Guided Response: Respond in a substantive way to at least two of your peers. Choose at least one point from your peer’s response that impacted your thinking on this subject, and explain why and how that particular comment resonated with you or caused you to think in a different way. Compare the implications for human personality development identified by your peers to those you identified, and suggest alternative conclusions where appropriate. Challenge ideas with which you disagree, and support your arguments.
Ashley’s Post:
Looking at the research that was performed on the rats in “The Great Rat Mother Switcheroo” (Webster, 2013) displayed motherly love by grooming the rats affectionately, which affected the rats on a genetic process level called epigenetics. The pups were interchanged among the high-licking and low-licking mothers throughout this experiment. The pups that belonged to the high-licking mothers were placed with the mothers who had low-licking behaviors.

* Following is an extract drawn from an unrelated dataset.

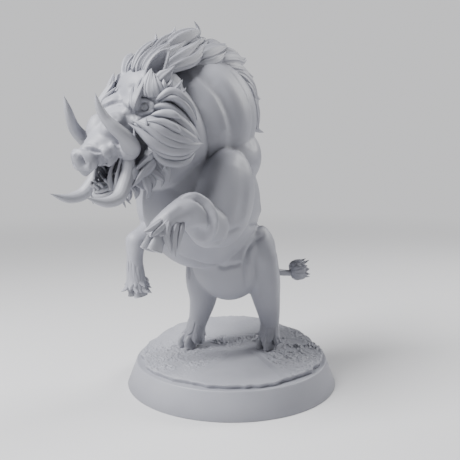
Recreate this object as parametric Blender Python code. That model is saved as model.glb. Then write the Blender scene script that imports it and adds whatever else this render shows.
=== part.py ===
"""A rearing wild boar figurine on its round scenic base, cast in light grey resin.

Run with: blender --background --python part.py

The boar faces -Y and its left side is +X. The origin is the centre of the base's underside. Shapes are
written in millimetres, and each mesh is scaled to metres as it becomes an object. Flesh masses are
rounded solids fused into one mesh. Tusks, hoofs and locks of hair are lofts. Where two pieces touch,
the softer one is cut back by the harder one, swollen by the gap.
"""

import math

import bmesh
import bpy
from mathutils import Matrix, Vector
from mathutils.bvhtree import BVHTree

MM = 0.001
GAP = 0.5

# The base
BASE_BOTTOM_RADIUS = 25.0
BASE_TOP_RADIUS = 22.75
BASE_HEIGHT = 5.9
BASE_BEVEL = 0.35
BASE_SIDES = 64
GROUND_RADIUS = 21.7
GROUND_FLOOR = BASE_HEIGHT + GAP + 0.02
GROUND_TOP = 7.0

# The head's own frame: x to its left, f along the muzzle, u up through the forehead
HEAD_CENTRE = Vector((0.0, -28.0, 63.0))
HEAD_PITCH = math.radians(40.0)

# The meshing of flesh: the size of its cells, then how far it is smoothed and thinned out
CELL = 0.6
SMOOTHING = 3

# After the cuts, a piece with more faces than this keeps the first share that leaves it closed
FEW_FACES = 300
KEPT_SHARES = (0.4, 0.42, 0.45, 0.5, 0.6, 0.75)

# Sizes of the boar's separate parts
EYE_RADIUS = 1.15
TUSK_RADIUS = 1.65
LOWER_TUSK_RADIUS = 1.35
LOCK_THICKNESS = 0.75
LOCK_SIDES = 6
LEFT, RIGHT = 1, -1
SIDE_NAMES = {LEFT: "left", RIGHT: "right"}

RESIN = (0.36, 0.38, 0.44)


# ------------------------------------------------------------------------------- points and curves


def start_empty_scene():
    for thing in list(bpy.data.objects):
        bpy.data.objects.remove(thing, do_unlink=True)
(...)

The pups who were born and raised by mothers with the high-licking behaviors became low stress adults while pups born and raised by mothers with low-licking behaviors became high stress adults. These qualities were transpired down to the off-spring with a reoccurring cycle.

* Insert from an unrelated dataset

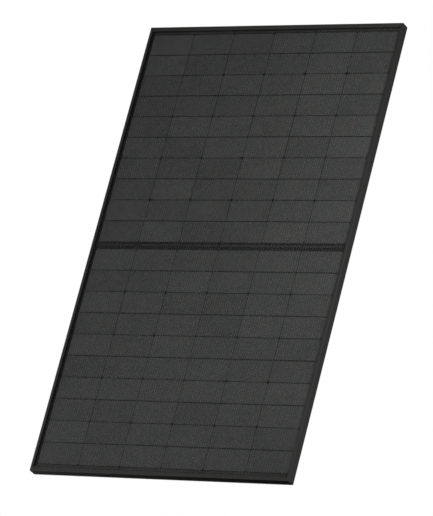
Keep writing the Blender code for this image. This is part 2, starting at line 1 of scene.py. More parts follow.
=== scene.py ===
"""Looks of a framed solar panel with half cells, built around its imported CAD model.

The panel stands upright with its glass towards -Y. Every length is in metres and in
the same frame as the CAD model, and pieces take their places from the CAD nodes.
"""

import logging
import math
from collections.abc import Iterable, Sequence
from dataclasses import dataclass, field
from enum import Enum

import bmesh
import bpy
from mathutils import Matrix, Vector


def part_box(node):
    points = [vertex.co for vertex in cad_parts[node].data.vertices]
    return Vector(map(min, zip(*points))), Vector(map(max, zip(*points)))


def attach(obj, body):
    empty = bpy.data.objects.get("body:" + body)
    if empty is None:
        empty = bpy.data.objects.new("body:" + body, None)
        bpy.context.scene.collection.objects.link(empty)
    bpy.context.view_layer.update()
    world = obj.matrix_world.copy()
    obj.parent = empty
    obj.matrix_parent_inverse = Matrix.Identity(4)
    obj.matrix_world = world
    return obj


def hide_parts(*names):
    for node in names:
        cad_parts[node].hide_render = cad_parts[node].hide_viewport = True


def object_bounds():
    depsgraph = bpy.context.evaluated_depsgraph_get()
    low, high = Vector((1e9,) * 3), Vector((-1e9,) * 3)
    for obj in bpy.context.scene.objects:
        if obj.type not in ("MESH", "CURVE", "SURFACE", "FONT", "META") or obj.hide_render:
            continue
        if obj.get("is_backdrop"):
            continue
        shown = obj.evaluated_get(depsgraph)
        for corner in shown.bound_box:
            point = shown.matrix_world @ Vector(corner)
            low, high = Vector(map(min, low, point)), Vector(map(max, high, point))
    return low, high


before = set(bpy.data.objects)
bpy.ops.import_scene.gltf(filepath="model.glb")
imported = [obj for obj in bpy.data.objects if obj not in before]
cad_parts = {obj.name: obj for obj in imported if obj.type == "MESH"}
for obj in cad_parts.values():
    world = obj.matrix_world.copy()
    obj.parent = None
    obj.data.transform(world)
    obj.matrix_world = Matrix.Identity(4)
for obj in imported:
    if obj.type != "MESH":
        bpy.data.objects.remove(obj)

log = logging.getLogger("solar_panel")

Colour = tuple[float, float, float]
Point = tuple[float, float, float]
Range = tuple[float, float]
Node = bpy.types.Node
Socket = bpy.types.NodeSocket
Surface = tuple[Socket, Socket, Socket]

MERGE_DISTANCE = 1e-6
CELL_TONE = "cell_tone"
# cell_rim marks the dark rim of painted shade along each half cell's edges.
CELL_RIM = "cell_rim"


class Body(Enum):
    """The bodies of the CAD model that pieces ride on."""

    PANEL = "panel"
    LID_LEFT = "lid_left"
    LID_MIDDLE = "lid_middle"
    LID_RIGHT = "lid_right"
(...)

Children who have encountered neglect or abusive parents will carry high stress in their adult life. When a person encounters an early trauma, the balance of emotional arousal could possibly overcome the mind that is being developed and also may alter the developmental structure of the brain (Lecci, 2015). Consequences of living with high stress can lead to mental illness and maladaptive behaviors. According to Weaver et al (2004), “the hypothesis that maternal care alters DNA methylation, these changes are stably maintained into adulthood” (p.2). This is extremely important information for us to assist those who have experienced a traumatic childhood that resulted in maladaptive behaviors or mental illness that carried over into later life. In efforts to make changes, therapy and dieting is a start. Applying one without the other will not be sufficient enough.
The proposal of how effectively the mother loves her child could possibly influence a child on a genetic level demolishing the “nature vs. nurture” dispute. In my opinion, it is presented that there can be positive or negative results on one another. “Epigenetics is a system that turns our genes on and off. The process works by chemical tags, known as epigenetic marks, attaching to DNA and telling a cell to either use or ignore a particular gene” (Weaver et al, 2004). In other words, genes are controlled due to the social surroundings we are in.